WHAT THIS TASK INVOLVES: Quote the entries below from the line with "arm(ARM_LEFT, -1), timber(0xc49a55));" through the line with "bpy.data.objects.remove(obj)", both ends included, and only those lines.
****
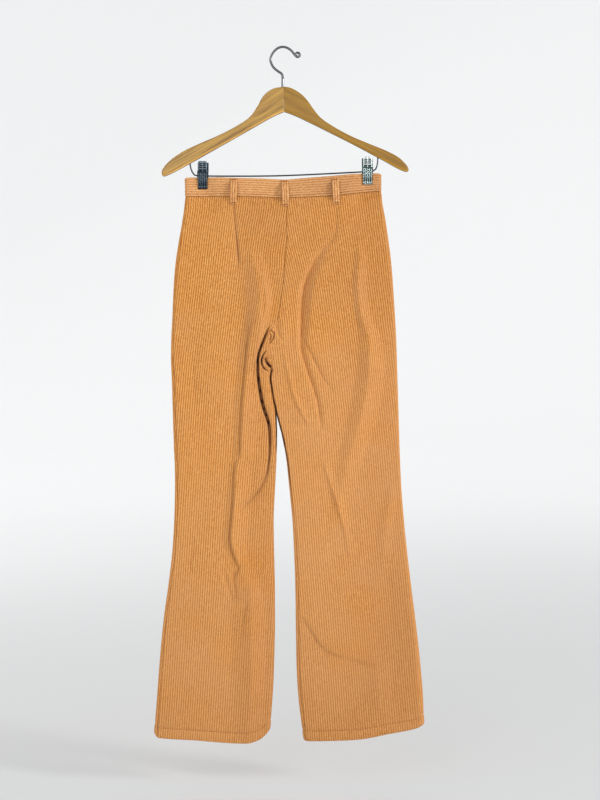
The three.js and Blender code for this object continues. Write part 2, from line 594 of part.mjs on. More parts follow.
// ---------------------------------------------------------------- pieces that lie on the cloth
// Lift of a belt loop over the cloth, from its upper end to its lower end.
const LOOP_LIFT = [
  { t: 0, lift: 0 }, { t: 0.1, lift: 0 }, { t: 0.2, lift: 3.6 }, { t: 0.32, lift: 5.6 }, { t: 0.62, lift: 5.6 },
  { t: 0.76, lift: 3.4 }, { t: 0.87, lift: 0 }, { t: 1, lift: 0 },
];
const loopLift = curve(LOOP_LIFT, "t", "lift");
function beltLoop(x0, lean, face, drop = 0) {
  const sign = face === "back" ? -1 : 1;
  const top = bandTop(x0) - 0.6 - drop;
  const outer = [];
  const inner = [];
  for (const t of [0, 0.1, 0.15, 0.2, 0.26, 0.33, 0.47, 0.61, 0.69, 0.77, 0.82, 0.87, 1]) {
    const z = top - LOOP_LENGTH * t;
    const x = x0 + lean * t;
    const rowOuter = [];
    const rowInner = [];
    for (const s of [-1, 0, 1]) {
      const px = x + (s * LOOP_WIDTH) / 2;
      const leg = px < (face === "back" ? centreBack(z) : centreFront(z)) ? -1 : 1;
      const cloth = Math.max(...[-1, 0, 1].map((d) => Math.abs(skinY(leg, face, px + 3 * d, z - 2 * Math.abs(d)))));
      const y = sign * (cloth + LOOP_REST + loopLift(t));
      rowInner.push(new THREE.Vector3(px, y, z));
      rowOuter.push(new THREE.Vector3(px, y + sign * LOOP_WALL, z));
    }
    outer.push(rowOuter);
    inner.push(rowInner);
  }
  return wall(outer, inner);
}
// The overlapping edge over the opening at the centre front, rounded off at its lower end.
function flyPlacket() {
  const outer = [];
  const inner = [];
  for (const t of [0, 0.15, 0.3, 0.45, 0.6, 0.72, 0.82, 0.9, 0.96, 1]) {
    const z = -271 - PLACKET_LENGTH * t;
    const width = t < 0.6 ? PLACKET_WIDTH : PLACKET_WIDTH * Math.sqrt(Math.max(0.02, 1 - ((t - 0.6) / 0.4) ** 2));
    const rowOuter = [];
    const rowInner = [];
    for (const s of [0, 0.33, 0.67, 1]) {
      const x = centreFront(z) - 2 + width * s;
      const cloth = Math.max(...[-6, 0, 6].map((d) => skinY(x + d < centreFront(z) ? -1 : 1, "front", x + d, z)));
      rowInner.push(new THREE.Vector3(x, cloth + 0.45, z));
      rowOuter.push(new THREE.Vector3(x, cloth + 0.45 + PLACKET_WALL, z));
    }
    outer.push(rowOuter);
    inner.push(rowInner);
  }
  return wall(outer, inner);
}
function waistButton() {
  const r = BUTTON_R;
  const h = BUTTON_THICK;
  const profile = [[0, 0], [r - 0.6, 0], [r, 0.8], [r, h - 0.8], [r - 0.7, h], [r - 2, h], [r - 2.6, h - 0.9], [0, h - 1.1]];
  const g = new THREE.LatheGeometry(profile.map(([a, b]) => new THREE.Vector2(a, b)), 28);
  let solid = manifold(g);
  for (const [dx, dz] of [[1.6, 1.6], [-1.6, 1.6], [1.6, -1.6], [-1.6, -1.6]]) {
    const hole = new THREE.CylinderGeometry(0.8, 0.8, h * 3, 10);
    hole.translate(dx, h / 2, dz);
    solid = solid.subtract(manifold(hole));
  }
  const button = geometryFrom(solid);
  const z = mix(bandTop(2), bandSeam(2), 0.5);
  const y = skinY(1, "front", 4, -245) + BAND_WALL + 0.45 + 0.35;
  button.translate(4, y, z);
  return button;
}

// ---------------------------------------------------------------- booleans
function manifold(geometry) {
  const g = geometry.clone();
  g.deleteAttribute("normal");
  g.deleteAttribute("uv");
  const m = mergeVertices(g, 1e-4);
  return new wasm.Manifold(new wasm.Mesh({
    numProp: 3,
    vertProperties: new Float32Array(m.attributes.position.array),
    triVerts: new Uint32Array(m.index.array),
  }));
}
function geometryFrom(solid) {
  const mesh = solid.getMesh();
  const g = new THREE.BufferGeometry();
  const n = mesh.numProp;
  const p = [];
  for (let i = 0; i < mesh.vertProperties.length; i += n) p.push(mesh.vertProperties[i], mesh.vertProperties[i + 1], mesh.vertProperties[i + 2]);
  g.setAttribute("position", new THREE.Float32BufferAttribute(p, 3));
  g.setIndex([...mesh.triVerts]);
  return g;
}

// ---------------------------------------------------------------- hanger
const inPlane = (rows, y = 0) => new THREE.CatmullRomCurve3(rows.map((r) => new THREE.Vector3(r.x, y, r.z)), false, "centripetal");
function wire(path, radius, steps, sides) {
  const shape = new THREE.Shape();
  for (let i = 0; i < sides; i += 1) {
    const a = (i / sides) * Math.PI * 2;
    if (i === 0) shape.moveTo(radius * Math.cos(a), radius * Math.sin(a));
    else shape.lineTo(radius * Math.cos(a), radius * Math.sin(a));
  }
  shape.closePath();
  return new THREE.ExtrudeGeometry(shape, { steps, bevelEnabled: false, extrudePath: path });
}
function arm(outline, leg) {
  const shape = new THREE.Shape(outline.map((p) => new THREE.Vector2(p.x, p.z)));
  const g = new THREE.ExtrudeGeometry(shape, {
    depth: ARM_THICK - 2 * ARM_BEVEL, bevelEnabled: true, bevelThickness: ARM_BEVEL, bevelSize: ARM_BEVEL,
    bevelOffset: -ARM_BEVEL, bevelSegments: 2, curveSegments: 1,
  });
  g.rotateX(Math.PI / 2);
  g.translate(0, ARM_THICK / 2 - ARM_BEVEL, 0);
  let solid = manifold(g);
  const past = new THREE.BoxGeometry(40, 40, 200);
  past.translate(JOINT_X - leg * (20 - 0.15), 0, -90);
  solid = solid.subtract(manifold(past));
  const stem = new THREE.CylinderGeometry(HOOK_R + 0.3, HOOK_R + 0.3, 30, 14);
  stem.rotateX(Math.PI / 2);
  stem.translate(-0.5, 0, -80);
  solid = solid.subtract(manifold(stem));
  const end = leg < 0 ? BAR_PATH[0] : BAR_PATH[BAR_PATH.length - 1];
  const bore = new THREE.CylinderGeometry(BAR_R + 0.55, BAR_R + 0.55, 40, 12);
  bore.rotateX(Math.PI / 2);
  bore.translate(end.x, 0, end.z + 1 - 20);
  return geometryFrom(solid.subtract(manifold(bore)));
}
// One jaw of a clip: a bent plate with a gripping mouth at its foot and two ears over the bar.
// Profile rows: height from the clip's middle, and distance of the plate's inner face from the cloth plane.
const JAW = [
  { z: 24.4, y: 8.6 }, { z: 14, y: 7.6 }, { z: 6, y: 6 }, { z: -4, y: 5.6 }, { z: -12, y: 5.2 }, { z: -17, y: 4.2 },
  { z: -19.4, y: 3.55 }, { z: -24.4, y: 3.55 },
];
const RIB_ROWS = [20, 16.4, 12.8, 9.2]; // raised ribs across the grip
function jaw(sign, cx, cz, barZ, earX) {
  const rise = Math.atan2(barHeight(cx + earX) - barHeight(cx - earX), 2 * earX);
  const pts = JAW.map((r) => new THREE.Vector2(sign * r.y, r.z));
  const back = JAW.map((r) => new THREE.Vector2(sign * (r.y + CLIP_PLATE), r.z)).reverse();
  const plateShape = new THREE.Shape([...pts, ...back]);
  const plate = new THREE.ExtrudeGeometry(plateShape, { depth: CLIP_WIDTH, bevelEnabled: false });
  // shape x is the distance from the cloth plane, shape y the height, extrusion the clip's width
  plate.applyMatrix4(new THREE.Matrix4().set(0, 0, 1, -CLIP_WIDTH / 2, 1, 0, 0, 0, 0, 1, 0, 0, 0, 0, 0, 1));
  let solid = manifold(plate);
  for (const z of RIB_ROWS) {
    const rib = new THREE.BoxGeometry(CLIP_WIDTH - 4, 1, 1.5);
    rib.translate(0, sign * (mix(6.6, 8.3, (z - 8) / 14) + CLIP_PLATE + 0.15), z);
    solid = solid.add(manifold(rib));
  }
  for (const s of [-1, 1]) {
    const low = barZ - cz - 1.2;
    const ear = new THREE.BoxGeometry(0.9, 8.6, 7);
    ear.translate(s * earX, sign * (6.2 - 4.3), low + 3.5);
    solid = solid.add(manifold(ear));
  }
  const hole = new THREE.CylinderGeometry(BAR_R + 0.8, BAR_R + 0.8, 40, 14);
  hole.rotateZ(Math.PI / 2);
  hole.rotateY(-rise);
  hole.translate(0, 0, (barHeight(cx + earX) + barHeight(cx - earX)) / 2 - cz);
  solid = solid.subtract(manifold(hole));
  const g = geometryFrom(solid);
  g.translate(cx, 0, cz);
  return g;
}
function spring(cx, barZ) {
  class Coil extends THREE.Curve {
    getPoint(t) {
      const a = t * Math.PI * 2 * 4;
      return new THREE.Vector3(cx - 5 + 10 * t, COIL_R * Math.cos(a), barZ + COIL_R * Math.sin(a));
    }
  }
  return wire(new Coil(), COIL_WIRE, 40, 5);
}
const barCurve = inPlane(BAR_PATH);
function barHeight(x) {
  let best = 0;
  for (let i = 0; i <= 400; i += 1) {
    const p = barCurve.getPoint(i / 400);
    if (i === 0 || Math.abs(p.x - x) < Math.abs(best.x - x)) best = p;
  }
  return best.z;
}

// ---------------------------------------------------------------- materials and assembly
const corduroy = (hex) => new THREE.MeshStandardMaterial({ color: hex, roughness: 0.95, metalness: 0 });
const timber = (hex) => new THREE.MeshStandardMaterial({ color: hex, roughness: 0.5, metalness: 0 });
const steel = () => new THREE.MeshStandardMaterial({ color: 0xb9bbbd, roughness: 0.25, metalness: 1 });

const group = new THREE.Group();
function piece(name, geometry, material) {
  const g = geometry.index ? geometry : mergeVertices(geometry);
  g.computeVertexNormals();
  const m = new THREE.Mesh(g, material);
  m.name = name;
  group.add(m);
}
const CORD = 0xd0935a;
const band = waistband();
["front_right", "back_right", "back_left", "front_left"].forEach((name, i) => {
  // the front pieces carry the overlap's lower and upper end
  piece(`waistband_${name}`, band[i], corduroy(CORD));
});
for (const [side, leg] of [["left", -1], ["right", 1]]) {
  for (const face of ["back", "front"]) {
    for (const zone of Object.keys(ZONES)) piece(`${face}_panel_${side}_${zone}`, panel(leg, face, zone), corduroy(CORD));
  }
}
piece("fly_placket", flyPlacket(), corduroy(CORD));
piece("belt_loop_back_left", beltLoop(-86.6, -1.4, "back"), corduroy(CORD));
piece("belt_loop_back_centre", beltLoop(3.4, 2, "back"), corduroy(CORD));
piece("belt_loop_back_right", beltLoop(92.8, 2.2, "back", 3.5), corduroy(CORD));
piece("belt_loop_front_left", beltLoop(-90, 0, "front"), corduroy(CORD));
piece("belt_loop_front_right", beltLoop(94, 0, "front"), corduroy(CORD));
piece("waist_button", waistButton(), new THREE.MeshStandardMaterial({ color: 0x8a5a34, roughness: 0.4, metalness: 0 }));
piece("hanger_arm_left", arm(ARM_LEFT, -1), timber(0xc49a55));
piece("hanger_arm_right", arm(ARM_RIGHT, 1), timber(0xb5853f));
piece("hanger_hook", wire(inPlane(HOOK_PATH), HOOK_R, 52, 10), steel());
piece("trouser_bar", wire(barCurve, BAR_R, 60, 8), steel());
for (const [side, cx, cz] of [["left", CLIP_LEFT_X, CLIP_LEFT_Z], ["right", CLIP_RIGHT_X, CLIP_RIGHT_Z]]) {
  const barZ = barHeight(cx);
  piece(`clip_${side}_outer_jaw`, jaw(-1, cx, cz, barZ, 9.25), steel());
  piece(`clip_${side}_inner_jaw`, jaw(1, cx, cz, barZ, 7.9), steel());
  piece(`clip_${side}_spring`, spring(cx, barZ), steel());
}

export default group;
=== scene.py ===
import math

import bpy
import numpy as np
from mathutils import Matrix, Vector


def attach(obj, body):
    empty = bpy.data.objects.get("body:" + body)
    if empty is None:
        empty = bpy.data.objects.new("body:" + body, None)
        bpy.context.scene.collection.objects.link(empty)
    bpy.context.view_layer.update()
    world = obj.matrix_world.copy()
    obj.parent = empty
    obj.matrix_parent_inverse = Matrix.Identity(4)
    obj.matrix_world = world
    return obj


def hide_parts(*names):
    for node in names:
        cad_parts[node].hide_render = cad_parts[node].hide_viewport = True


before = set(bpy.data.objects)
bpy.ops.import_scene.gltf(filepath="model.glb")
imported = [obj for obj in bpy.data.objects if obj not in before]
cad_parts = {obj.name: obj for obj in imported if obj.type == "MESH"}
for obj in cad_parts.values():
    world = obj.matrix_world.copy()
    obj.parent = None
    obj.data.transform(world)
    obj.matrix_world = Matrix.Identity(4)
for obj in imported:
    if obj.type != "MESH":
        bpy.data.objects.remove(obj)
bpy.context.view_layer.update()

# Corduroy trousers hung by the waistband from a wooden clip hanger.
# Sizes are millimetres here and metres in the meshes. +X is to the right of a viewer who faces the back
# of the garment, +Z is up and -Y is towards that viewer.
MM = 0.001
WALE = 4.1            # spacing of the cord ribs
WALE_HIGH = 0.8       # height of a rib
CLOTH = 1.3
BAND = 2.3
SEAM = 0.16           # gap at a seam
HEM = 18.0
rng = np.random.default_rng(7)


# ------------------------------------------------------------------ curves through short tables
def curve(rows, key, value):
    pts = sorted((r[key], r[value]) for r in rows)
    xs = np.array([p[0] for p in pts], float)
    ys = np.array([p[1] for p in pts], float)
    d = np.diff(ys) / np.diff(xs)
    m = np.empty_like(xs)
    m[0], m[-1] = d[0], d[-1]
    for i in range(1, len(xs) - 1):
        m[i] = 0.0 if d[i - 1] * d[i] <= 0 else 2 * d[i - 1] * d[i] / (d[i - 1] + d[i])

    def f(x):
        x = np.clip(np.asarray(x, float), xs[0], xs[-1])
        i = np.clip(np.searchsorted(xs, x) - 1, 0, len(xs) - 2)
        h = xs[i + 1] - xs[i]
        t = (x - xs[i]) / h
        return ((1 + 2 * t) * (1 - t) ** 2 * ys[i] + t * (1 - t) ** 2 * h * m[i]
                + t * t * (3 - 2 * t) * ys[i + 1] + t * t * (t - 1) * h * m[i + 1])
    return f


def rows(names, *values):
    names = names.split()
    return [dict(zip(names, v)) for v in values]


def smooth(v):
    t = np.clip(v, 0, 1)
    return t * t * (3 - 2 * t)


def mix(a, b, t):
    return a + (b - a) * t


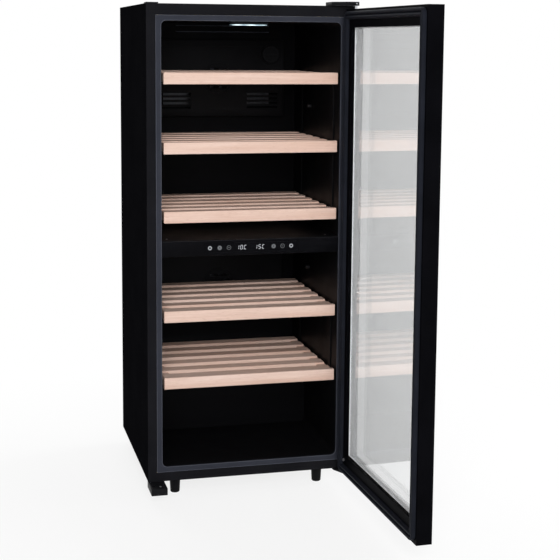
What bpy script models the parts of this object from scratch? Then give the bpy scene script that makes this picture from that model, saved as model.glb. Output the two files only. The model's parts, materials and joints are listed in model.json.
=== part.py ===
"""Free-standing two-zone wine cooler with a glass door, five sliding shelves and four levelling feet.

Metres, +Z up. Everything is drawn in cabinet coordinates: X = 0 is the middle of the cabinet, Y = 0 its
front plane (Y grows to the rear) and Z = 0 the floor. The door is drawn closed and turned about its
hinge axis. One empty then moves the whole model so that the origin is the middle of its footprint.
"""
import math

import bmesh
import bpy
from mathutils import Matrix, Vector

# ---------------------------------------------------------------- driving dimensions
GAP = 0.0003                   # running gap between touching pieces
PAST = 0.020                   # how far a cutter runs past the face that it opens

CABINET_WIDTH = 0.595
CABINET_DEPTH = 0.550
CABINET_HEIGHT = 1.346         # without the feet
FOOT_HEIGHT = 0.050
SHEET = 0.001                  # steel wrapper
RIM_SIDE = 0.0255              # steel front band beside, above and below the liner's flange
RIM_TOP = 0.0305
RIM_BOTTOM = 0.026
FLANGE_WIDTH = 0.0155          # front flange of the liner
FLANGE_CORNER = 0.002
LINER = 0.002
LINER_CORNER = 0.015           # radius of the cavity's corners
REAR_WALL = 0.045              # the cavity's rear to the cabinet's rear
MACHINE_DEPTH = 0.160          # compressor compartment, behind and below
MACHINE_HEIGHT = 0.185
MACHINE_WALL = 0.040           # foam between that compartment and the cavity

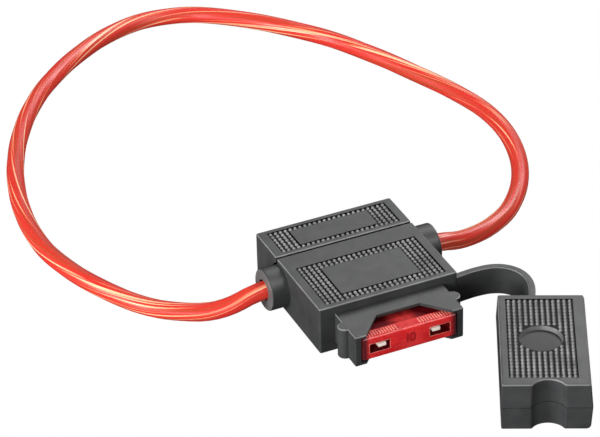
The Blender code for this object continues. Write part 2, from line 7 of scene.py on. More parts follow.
****
COMPLETED EXERCISE:
piece("hanger_arm_left", arm(ARM_LEFT, -1), timber(0xc49a55));
piece("hanger_arm_right", arm(ARM_RIGHT, 1), timber(0xb5853f));
piece("hanger_hook", wire(inPlane(HOOK_PATH), HOOK_R, 52, 10), steel());
piece("trouser_bar", wire(barCurve, BAR_R, 60, 8), steel());
for (const [side, cx, cz] of [["left", CLIP_LEFT_X, CLIP_LEFT_Z], ["right", CLIP_RIGHT_X, CLIP_RIGHT_Z]]) {
  const barZ = barHeight(cx);
  piece(`clip_${side}_outer_jaw`, jaw(-1, cx, cz, barZ, 9.25), steel());
  piece(`clip_${side}_inner_jaw`, jaw(1, cx, cz, barZ, 7.9), steel());
  piece(`clip_${side}_spring`, spring(cx, barZ), steel());
}

export default group;
=== scene.py ===
import math

import bpy
import numpy as np
from mathutils import Matrix, Vector


def attach(obj, body):
    empty = bpy.data.objects.get("body:" + body)
    if empty is None:
        empty = bpy.data.objects.new("body:" + body, None)
        bpy.context.scene.collection.objects.link(empty)
    bpy.context.view_layer.update()
    world = obj.matrix_world.copy()
    obj.parent = empty
    obj.matrix_parent_inverse = Matrix.Identity(4)
    obj.matrix_world = world
    return obj


def hide_parts(*names):
    for node in names:
        cad_parts[node].hide_render = cad_parts[node].hide_viewport = True


before = set(bpy.data.objects)
bpy.ops.import_scene.gltf(filepath="model.glb")
imported = [obj for obj in bpy.data.objects if obj not in before]
cad_parts = {obj.name: obj for obj in imported if obj.type == "MESH"}
for obj in cad_parts.values():
    world = obj.matrix_world.copy()
    obj.parent = None
    obj.data.transform(world)
    obj.matrix_world = Matrix.Identity(4)
for obj in imported:
    if obj.type != "MESH":
        bpy.data.objects.remove(obj)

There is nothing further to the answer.